## START Given data

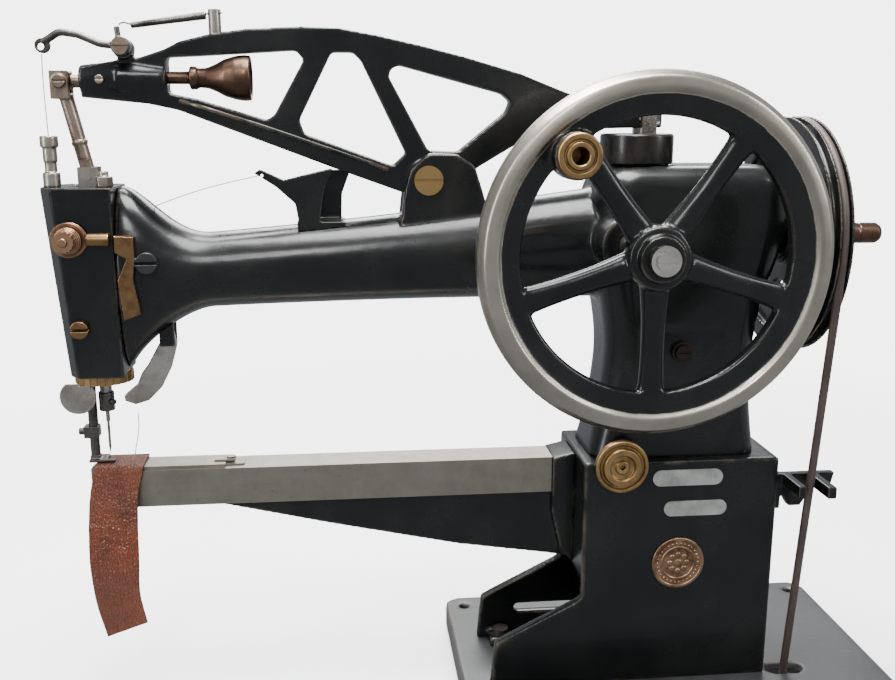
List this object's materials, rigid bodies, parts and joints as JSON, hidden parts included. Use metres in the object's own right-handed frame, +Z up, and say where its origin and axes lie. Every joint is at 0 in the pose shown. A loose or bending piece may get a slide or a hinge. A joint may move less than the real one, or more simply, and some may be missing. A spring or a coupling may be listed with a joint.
{
  "type": "leather sewing machine",
  "caption": "Cobbler's patching machine with a slim lower arm, turning presser, openwork needle lever, front flywheel and end belt pulley.",
  "frame": {"origin": "underside of the base plate, below the column", "axes": "+X towards the belt pulley, -Y towards the flywheel side, +Z up"},
  "size_m": [0.583, 0.2282, 0.486],
  "materials": {
    "black_enamel": "gloss black enamel over cast iron, worn at the edges",
    "dark_plate": "worn dark cast iron",
    "steel": "worn bright steel",
    "nickel": "worn nickel plate",
    "brass": "aged brass",
    "aged_bronze": "dark brown bronze patina",
    "plate_alloy": "scratched alloy",
    "copper_badge": "worn copper",
    "strap_leather": "chestnut leather, semi-gloss, creased",
    "belt_leather": "dark brown leather",
    "thread": "waxed thread"
  },
  "bodies": {
    "root": {"base_plate": "dark_plate", "base_block": "black_enamel", "base_bolts": "steel", "upper_name_plate": "plate_alloy", "lower_name_plate": "plate_alloy", "round_badge": "copper_badge", "bearing_disc": "brass", "belt_guide": "black_enamel", "lower_arm": "black_enamel", "arm_tube": "steel", "needle_plate": "steel", "arm_casting": "black_enamel", "top_cap": "black_enamel", "oil_plug": "aged_bronze", "thread_guide": "black_enamel", "drive_belt": "belt_leather", "belt_hooks": "steel", "lever_pin": "brass", "head_casting": "black_enamel", "lifter_bracket": "black_enamel", "thread_tension": "steel", "head_trim": "brass", "leather_strap": "strap_leather", "take_up_thread": "thread", "guide_thread": "thread", "tail_thread": "thread"},
    "flywheel": {"flywheel": "black_enamel", "handle_bush": "brass", "hub_bolt": "steel", "cross_shaft": "steel", "wheel_gear": "steel"},
    "pulley": {"pulley": "black_enamel", "main_shaft": "steel", "shaft_peg": "aged_bronze", "pulley_gear": "steel", "stroke_cam": "steel"},
    "needle_lever": {"needle_lever": "black_enamel", "rod_eye": "steel", "spring_post": "steel", "take_up_spring": "steel"},
    "stroke_knob": {"stroke_knob": "aged_bronze"},
    "cam_rod": {"cam_rod": "steel"},
    "take_up": {"take_up_lever": "steel", "take_up_screw": "steel"},
    "needle_link": {"needle_link": "steel"},
    "needle_bar": {"needle_bar": "steel", "needle_clamp": "steel", "needle": "steel"},
    "turning_sleeve": {"turning_sleeve": "steel", "turning_ring": "brass", "ring_wing": "nickel"},
    "presser": {"presser_bar": "steel", "presser_foot": "steel"},
    "presser_lifter": {"presser_lifter": "nickel"},
    "tension_nut": {"tension_nut": "brass"},
    "shuttle": {"shuttle": "steel", "bobbin": "steel", "shuttle_pinion": "steel"},
    "shuttle_rack": {"shuttle_rack": "steel"},
    "slide_plate": {"slide_plate": "steel"}
  },
  "joints": [
    {"name": "flywheel_spin", "type": "hinge", "parent": "root", "child": "flywheel", "pos_m": [-0.035, -0.1, 0.338], "axis": [0, 1, 0], "continuous": true},
    {"name": "pulley_spin", "type": "hinge", "parent": "root", "child": "pulley", "pos_m": [0.095, 0, 0.338], "axis": [1, 0, 0], "continuous": true},
    {"name": "needle_lever_rock", "type": "hinge", "parent": "root", "child": "needle_lever", "pos_m": [-0.162, 0, 0.378], "axis": [0, 1, 0], "range_deg": [-6, 1], "deforming": ["take_up_thread"]},
    {"name": "stroke_knob_turn", "type": "hinge", "parent": "needle_lever", "child": "stroke_knob", "pos_m": [-0.3, 0, 0.4435], "axis": [1, 0, 0], "continuous": true},
    {"name": "cam_rod_slide", "type": "slide", "parent": "root", "child": "cam_rod", "axis": [0, 0, 1], "range_m": [-0.003, 0.0162]},
    {"name": "take_up_rock", "type": "hinge", "parent": "needle_lever", "child": "take_up", "pos_m": [-0.355, -0.013, 0.462], "axis": [0, 1, 0], "range_deg": [-2, 8]},
    {"name": "needle_bar_slide", "type": "slide", "parent": "root", "child": "needle_bar", "axis": [0, 0, 1], "range_m": [-0.024, 0.0042]},
    {"name": "link_swing", "type": "hinge", "parent": "needle_bar", "child": "needle_link", "pos_m": [-0.383, 0, 0.381], "axis": [0, 1, 0], "range_deg": [-5.5, 1.2]},
    {"name": "head_turn", "type": "hinge", "parent": "root", "child": "turning_sleeve", "pos_m": [-0.383, 0, 0.25], "axis": [0, 0, 1], "range_deg": [-150, 90]},
    {"name": "presser_lift", "type": "slide", "parent": "turning_sleeve", "child": "presser", "axis": [0, 0, 1], "range_m": [0, 0.008]},
    {"name": "lifter_swing", "type": "hinge", "parent": "root", "child": "presser_lifter", "pos_m": [-0.3398, 0, 0.271], "axis": [0, 1, 0], "range_deg": [-22.2, 0]},
    {"name": "tension_nut_turn", "type": "hinge", "parent": "root", "child": "tension_nut", "pos_m": [-0.392, -0.04, 0.3425], "axis": [0, 1, 0], "continuous": true},
    {"name": "shuttle_turn", "type": "hinge", "parent": "root", "child": "shuttle", "pos_m": [-0.369, 0, 0.165], "axis": [0, 0, 1], "range_deg": [-61, 61]},
    {"name": "rack_slide", "type": "slide", "parent": "root", "child": "shuttle_rack", "axis": [1, 0, 0], "range_m": [-0.0057, 0.0057]},
    {"name": "slide_plate_draw", "type": "slide", "parent": "root", "child": "slide_plate", "axis": [1, 0, 0], "range_m": [0, 0.03]}
  ],
  "couplings": [
    {"joint": "pulley_spin", "follows": "flywheel_spin", "ratio": 1},
    {"joint": "cam_rod_slide", "follows": "needle_lever_rock", "m_per_rad": -0.15},
    {"joint": "needle_bar_slide", "follows": "needle_lever_rock", "m_per_rad": 0.2235},
    {"joint": "link_swing", "follows": "needle_lever_rock", "ratio": 0.853},
    {"joint": "take_up_rock", "follows": "needle_lever_rock", "ratio": -1.2},
    {"joint": "lifter_swing", "follows": "presser_lift", "rad_per_m": -48},
    {"joint": "shuttle_turn", "follows": "rack_slide", "rad_per_m": -185.19}
  ]
}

## END Given data

▸ **Requirements**
Reproduce the listing above word for word.

▸ **Solution to this problem**
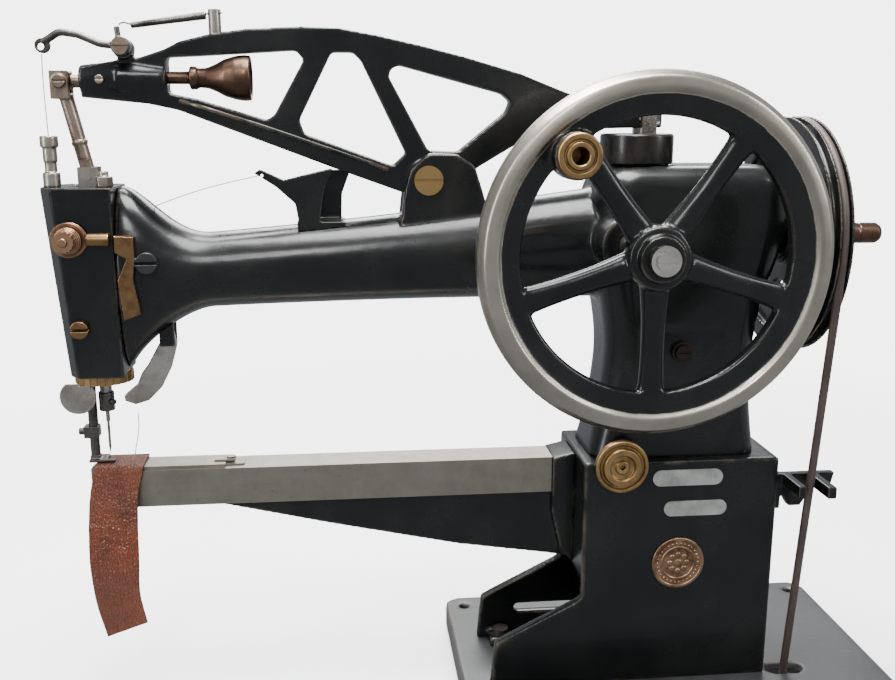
List this object's materials, rigid bodies, parts and joints as JSON, hidden parts included. Use metres in the object's own right-handed frame, +Z up, and say where its origin and axes lie. Every joint is at 0 in the pose shown. A loose or bending piece may get a slide or a hinge. A joint may move less than the real one, or more simply, and some may be missing. A spring or a coupling may be listed with a joint.
{
  "type": "leather sewing machine",
  "caption": "Cobbler's patching machine with a slim lower arm, turning presser, openwork needle lever, front flywheel and end belt pulley.",
  "frame": {"origin": "underside of the base plate, below the column", "axes": "+X towards the belt pulley, -Y towards the flywheel side, +Z up"},
  "size_m": [0.583, 0.2282, 0.486],
  "materials": {
    "black_enamel": "gloss black enamel over cast iron, worn at the edges",
    "dark_plate": "worn dark cast iron",
    "steel": "worn bright steel",
    "nickel": "worn nickel plate",
    "brass": "aged brass",
    "aged_bronze": "dark brown bronze patina",
    "plate_alloy": "scratched alloy",
    "copper_badge": "worn copper",
    "strap_leather": "chestnut leather, semi-gloss, creased",
    "belt_leather": "dark brown leather",
    "thread": "waxed thread"
  },
  "bodies": {
    "root": {"base_plate": "dark_plate", "base_block": "black_enamel", "base_bolts": "steel", "upper_name_plate": "plate_alloy", "lower_name_plate": "plate_alloy", "round_badge": "copper_badge", "bearing_disc": "brass", "belt_guide": "black_enamel", "lower_arm": "black_enamel", "arm_tube": "steel", "needle_plate": "steel", "arm_casting": "black_enamel", "top_cap": "black_enamel", "oil_plug": "aged_bronze", "thread_guide": "black_enamel", "drive_belt": "belt_leather", "belt_hooks": "steel", "lever_pin": "brass", "head_casting": "black_enamel", "lifter_bracket": "black_enamel", "thread_tension": "steel", "head_trim": "brass", "leather_strap": "strap_leather", "take_up_thread": "thread", "guide_thread": "thread", "tail_thread": "thread"},
    "flywheel": {"flywheel": "black_enamel", "handle_bush": "brass", "hub_bolt": "steel", "cross_shaft": "steel", "wheel_gear": "steel"},
    "pulley": {"pulley": "black_enamel", "main_shaft": "steel", "shaft_peg": "aged_bronze", "pulley_gear": "steel", "stroke_cam": "steel"},
    "needle_lever": {"needle_lever": "black_enamel", "rod_eye": "steel", "spring_post": "steel", "take_up_spring": "steel"},
    "stroke_knob": {"stroke_knob": "aged_bronze"},
    "cam_rod": {"cam_rod": "steel"},
    "take_up": {"take_up_lever": "steel", "take_up_screw": "steel"},
    "needle_link": {"needle_link": "steel"},
    "needle_bar": {"needle_bar": "steel", "needle_clamp": "steel", "needle": "steel"},
    "turning_sleeve": {"turning_sleeve": "steel", "turning_ring": "brass", "ring_wing": "nickel"},
    "presser": {"presser_bar": "steel", "presser_foot": "steel"},
    "presser_lifter": {"presser_lifter": "nickel"},
    "tension_nut": {"tension_nut": "brass"},
    "shuttle": {"shuttle": "steel", "bobbin": "steel", "shuttle_pinion": "steel"},
    "shuttle_rack": {"shuttle_rack": "steel"},
    "slide_plate": {"slide_plate": "steel"}
  },
  "joints": [
    {"name": "flywheel_spin", "type": "hinge", "parent": "root", "child": "flywheel", "pos_m": [-0.035, -0.1, 0.338], "axis": [0, 1, 0], "continuous": true},
    {"name": "pulley_spin", "type": "hinge", "parent": "root", "child": "pulley", "pos_m": [0.095, 0, 0.338], "axis": [1, 0, 0], "continuous": true},
    {"name": "needle_lever_rock", "type": "hinge", "parent": "root", "child": "needle_lever", "pos_m": [-0.162, 0, 0.378], "axis": [0, 1, 0], "range_deg": [-6, 1], "deforming": ["take_up_thread"]},
    {"name": "stroke_knob_turn", "type": "hinge", "parent": "needle_lever", "child": "stroke_knob", "pos_m": [-0.3, 0, 0.4435], "axis": [1, 0, 0], "continuous": true},
    {"name": "cam_rod_slide", "type": "slide", "parent": "root", "child": "cam_rod", "axis": [0, 0, 1], "range_m": [-0.003, 0.0162]},
    {"name": "take_up_rock", "type": "hinge", "parent": "needle_lever", "child": "take_up", "pos_m": [-0.355, -0.013, 0.462], "axis": [0, 1, 0], "range_deg": [-2, 8]},
    {"name": "needle_bar_slide", "type": "slide", "parent": "root", "child": "needle_bar", "axis": [0, 0, 1], "range_m": [-0.024, 0.0042]},
    {"name": "link_swing", "type": "hinge", "parent": "needle_bar", "child": "needle_link", "pos_m": [-0.383, 0, 0.381], "axis": [0, 1, 0], "range_deg": [-5.5, 1.2]},
    {"name": "head_turn", "type": "hinge", "parent": "root", "child": "turning_sleeve", "pos_m": [-0.383, 0, 0.25], "axis": [0, 0, 1], "range_deg": [-150, 90]},
    {"name": "presser_lift", "type": "slide", "parent": "turning_sleeve", "child": "presser", "axis": [0, 0, 1], "range_m": [0, 0.008]},
    {"name": "lifter_swing", "type": "hinge", "parent": "root", "child": "presser_lifter", "pos_m": [-0.3398, 0, 0.271], "axis": [0, 1, 0], "range_deg": [-22.2, 0]},
    {"name": "tension_nut_turn", "type": "hinge", "parent": "root", "child": "tension_nut", "pos_m": [-0.392, -0.04, 0.3425], "axis": [0, 1, 0], "continuous": true},
    {"name": "shuttle_turn", "type": "hinge", "parent": "root", "child": "shuttle", "pos_m": [-0.369, 0, 0.165], "axis": [0, 0, 1], "range_deg": [-61, 61]},
    {"name": "rack_slide", "type": "slide", "parent": "root", "child": "shuttle_rack", "axis": [1, 0, 0], "range_m": [-0.0057, 0.0057]},
    {"name": "slide_plate_draw", "type": "slide", "parent": "root", "child": "slide_plate", "axis": [1, 0, 0], "range_m": [0, 0.03]}
  ],
  "couplings": [
    {"joint": "pulley_spin", "follows": "flywheel_spin", "ratio": 1},
    {"joint": "cam_rod_slide", "follows": "needle_lever_rock", "m_per_rad": -0.15},
    {"joint": "needle_bar_slide", "follows": "needle_lever_rock", "m_per_rad": 0.2235},
    {"joint": "link_swing", "follows": "needle_lever_rock", "ratio": 0.853},
    {"joint": "take_up_rock", "follows": "needle_lever_rock", "ratio": -1.2},
    {"joint": "lifter_swing", "follows": "presser_lift", "rad_per_m": -48},
    {"joint": "shuttle_turn", "follows": "rack_slide", "rad_per_m": -185.19}
  ]
}